Japan also took more direct steps to strengthen its defense posture.  It modestly increased its defense budget.  It also laid the groundwork for new military installations in the Ryukyu Islands to watch over its East China Sea claims.  But possibly Japan’s biggest step was its new interpretation of its self-defense law.  Under the new guidelines, Japan’s Self-Defense Forces would be allowed to aid allies who come under attack.  While that may seem wholly non-controversial in most countries, it was anything but in pacifist Japan.  Some feared that Japan could be more easily drawn into future conflicts.  But the new guidelines would also enable Japan to form stronger security alliances that could prevent such conflicts from happening at all.

The string of good news for Japan’s security reached its zenith last July.  Under the auspices of the United Nations, the Permanent Court of Arbitration gave a boost to the “rules-based international order” when it judged that China’s “nine-dash line” claim in the South China Sea to be invalid.  With the judgment an international court at its back, a heartened Tokyo even considered filing its own case against China over their competing territorial claims in the East China Sea.

Shifting Sands

However, just then the ground beneath Japan’s feet shifted.  Rodrigo Duterte’s election as the president of the Philippines abruptly ended what some saw as Southeast Asia’s growing willingness to back an international order based on rules (or at least on ASEAN’s norms).  Having a personal animosity towards Obama and a general suspicion of American meddling, Duterte steadily moved the Philippines away from the United States.  Instead, he leaned toward China.  Abe’s meeting with Duterte in Tokyo failed to arrest that tilt.  Soon after, Malaysian Prime Minister Najib Razak, for his own reasons, began to lean the same way.  He even agreed to buy Chinese ships for the Malaysian navy.  On the other hand, Japan missed a golden opportunity to solidify its security relationship with Australia when a Japanese consortium lost a bid to build Australia’s next generation of submarines.

To top it all off, Donald Trump won the U.S. presidential election.  Throughout his campaign, he bashed not only the TPP, but also Japan for what he viewed as its inadequate support for the U.S. security presence in Asia.  Soon after his election, Trump confirmed that he would shelve the TPP when he became president.  Doubtlessly concerned, Abe hastily flew to New York to impress upon Trump the importance of a strong alliance between Japan and the United States.  But Abe received no public assurances.  The best news that Abe received from Trump probably came a month later when he announced his aim to expand the U.S. Navy.  If fully realized, that would at least put more substance behind America’s commitments to Asia (and to Japan), however strong they may be.

Troublesome Neighbors

China quickly capitalized on Japan’s reverses.  Given the likely demise of the TPP, China pushed harder for a Chinese-led free-trade pact, the Regional Comprehensive Economic Partnership, at the APEC summit last November.  Many believe the pact, if successful, would draw Asia’s economies closer into China’s orbit.
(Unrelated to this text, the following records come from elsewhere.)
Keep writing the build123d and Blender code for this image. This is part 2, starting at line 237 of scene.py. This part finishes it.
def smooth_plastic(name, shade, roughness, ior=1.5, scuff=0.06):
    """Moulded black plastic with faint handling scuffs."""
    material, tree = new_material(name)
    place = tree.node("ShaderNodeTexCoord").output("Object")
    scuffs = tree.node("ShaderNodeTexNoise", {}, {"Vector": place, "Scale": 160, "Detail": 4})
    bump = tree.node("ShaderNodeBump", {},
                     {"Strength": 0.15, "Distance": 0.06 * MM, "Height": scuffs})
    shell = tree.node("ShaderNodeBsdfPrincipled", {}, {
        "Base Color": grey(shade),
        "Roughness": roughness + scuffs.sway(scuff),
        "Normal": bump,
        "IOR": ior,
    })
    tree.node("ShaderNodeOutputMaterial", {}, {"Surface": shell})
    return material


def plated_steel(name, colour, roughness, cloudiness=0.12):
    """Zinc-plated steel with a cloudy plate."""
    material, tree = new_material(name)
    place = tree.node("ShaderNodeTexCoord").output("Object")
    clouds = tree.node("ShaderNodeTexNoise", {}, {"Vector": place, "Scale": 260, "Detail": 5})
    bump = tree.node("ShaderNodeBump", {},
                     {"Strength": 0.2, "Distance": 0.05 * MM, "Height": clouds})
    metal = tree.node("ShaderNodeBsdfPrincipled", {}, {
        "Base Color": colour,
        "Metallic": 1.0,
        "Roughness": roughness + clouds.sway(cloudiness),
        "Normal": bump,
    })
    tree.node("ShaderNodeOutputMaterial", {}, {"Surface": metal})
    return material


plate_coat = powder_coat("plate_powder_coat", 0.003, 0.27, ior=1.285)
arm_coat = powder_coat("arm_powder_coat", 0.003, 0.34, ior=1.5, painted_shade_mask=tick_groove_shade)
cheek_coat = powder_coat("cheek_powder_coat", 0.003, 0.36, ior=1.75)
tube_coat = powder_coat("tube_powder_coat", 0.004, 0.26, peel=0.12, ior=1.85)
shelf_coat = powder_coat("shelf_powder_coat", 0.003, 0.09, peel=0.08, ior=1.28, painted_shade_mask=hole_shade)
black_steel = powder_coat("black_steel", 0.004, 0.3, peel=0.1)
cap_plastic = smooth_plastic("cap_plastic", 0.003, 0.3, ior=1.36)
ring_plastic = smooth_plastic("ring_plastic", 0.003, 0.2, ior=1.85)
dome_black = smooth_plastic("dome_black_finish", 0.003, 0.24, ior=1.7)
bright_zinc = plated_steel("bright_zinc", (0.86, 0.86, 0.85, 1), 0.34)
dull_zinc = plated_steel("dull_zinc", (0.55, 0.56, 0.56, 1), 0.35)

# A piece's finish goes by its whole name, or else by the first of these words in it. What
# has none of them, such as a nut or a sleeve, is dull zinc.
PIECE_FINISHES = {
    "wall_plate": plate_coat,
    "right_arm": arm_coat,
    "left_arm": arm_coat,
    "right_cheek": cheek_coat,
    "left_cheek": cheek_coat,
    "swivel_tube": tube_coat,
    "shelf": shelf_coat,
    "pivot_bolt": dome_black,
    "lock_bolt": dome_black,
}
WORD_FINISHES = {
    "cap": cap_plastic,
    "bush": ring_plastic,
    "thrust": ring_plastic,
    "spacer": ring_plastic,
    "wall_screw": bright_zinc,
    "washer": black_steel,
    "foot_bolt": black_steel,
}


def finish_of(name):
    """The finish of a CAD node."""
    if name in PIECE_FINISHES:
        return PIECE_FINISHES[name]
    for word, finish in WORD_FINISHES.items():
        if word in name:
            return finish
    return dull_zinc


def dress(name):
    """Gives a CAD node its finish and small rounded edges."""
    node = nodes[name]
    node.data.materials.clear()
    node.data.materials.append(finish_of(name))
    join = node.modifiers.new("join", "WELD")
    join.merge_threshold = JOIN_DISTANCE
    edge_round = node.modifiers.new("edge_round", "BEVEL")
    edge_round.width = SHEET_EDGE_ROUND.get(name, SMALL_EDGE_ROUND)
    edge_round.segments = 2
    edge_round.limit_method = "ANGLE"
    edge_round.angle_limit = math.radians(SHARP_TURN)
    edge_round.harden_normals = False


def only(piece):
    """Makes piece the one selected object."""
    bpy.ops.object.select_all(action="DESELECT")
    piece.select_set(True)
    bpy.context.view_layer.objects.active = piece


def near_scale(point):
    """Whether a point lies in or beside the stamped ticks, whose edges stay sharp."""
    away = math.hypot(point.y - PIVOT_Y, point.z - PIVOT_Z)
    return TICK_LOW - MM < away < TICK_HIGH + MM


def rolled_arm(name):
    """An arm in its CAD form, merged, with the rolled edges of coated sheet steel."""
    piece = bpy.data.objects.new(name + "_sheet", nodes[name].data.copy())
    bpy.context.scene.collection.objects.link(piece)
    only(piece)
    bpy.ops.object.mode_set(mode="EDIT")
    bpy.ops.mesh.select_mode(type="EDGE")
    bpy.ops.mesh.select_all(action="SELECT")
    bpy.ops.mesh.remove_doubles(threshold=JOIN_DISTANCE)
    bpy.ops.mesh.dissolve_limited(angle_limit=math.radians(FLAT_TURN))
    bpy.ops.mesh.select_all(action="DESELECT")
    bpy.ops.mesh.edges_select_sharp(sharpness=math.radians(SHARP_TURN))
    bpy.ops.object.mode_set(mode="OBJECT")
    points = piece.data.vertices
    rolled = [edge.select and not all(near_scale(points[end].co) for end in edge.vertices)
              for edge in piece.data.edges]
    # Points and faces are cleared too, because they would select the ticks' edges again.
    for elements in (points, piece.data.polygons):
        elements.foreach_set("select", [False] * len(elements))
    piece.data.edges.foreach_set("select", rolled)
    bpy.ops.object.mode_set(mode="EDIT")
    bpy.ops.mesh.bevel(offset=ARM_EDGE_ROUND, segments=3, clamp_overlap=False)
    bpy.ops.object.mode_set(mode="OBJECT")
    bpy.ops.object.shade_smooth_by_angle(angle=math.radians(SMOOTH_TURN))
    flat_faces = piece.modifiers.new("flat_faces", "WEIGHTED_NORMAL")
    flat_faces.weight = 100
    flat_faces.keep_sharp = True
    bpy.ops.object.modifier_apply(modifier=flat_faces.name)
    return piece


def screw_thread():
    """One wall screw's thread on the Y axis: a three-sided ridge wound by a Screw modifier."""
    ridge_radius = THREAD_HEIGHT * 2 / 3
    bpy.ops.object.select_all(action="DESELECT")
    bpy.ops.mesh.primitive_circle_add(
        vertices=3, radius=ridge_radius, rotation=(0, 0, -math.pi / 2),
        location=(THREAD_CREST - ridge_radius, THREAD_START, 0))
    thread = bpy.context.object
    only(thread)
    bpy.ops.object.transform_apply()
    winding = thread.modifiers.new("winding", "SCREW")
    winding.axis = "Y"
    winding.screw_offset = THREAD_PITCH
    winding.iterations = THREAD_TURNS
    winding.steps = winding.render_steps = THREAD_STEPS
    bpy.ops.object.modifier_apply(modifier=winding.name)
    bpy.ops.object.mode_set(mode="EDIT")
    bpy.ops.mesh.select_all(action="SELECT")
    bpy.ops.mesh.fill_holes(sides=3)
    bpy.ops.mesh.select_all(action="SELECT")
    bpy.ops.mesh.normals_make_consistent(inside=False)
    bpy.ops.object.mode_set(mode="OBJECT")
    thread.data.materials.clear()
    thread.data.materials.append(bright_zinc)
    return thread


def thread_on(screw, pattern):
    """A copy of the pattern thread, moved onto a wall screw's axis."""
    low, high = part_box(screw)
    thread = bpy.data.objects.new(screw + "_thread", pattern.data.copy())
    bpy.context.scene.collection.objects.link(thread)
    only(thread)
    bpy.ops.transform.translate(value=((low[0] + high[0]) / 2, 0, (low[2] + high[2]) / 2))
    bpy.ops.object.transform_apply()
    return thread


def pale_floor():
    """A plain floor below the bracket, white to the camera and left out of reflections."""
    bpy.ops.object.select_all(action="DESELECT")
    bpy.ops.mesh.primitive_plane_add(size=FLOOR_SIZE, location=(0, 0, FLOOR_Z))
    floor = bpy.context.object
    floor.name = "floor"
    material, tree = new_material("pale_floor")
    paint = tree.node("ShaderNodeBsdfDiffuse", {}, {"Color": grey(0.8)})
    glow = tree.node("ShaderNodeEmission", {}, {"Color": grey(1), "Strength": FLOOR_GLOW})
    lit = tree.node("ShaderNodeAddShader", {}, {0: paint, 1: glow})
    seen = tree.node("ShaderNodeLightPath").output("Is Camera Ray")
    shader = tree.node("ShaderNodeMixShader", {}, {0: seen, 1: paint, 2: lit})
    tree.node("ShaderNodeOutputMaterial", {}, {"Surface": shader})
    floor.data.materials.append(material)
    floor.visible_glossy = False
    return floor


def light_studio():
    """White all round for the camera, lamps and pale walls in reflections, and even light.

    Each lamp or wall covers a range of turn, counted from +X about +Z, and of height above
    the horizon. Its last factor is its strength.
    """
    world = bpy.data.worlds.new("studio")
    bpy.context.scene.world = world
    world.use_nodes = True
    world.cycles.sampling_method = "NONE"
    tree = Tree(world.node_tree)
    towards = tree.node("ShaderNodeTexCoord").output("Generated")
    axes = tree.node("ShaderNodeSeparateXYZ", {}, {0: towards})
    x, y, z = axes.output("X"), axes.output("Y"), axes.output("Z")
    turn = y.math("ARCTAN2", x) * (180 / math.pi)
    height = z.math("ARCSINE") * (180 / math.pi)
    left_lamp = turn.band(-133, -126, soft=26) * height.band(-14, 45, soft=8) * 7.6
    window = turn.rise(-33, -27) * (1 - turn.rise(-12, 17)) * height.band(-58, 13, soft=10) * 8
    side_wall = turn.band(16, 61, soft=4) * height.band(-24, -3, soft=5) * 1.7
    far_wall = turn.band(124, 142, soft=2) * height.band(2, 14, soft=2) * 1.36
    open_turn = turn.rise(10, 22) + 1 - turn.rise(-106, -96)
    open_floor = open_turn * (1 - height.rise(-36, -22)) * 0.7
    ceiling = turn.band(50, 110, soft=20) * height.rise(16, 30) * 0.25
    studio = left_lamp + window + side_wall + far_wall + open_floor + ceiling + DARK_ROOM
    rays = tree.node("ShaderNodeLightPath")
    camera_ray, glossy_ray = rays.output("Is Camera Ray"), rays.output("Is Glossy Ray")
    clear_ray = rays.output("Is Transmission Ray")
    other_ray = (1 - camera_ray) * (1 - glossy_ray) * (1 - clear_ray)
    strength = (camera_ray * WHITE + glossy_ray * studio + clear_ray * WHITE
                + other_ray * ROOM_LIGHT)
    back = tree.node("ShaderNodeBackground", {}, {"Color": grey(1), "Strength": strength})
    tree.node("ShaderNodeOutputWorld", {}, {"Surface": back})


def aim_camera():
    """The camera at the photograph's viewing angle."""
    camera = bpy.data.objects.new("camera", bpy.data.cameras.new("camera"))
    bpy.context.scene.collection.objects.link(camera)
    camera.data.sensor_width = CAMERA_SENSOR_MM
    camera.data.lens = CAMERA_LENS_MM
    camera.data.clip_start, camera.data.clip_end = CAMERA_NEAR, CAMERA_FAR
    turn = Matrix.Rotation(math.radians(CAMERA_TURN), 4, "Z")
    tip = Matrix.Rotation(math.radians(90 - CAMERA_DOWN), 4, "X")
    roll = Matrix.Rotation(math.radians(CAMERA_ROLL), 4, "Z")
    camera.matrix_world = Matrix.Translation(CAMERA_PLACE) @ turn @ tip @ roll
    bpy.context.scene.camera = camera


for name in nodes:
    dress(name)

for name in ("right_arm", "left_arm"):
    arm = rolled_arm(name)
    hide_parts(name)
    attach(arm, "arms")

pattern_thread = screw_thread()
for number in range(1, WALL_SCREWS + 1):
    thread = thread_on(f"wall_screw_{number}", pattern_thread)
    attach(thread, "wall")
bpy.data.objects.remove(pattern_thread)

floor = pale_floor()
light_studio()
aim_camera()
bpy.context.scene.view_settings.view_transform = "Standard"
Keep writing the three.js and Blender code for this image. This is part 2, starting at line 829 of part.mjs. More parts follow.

Russia also sensed Japan’s weakened position.  When Russian President Vladimir Putin met with Abe a month later, he offered Abe nothing new when they discussed how to settle their dispute over the southern Kuril Islands (or Northern Territories in Japan).  Putin simply reiterated Russia’s historic positions and insisted that any joint economic development on the islands must take place under Russian rules, an implicit recognition of Russian sovereignty over the islands.  Unsurprisingly, the meeting yielded little progress.

The Going Remains Tough

To make matters worse, Japan has yet to break free from a quarter century of economic stagnation.  Unless that changes, Japan will be hard pressed to devote substantially more resources to its security.  Through the TPP, Abe probably hoped to not only give Japan an economic boost, but also bind the United States more closely to Asia.  Unfortunately for Abe, the TPP’s negotiations dragged on for too long.  By the time they ended, it was politically impossible for the U.S. Senate to ratify it.  Even so, Abe has vowed to push TPP legislation through the Japanese Diet.

None of this is to say that Japanese policymakers have lost their way.  Abe is still focused on improving Japan’s security situation.  But for the moment, how much more he can do about it is not altogether clear.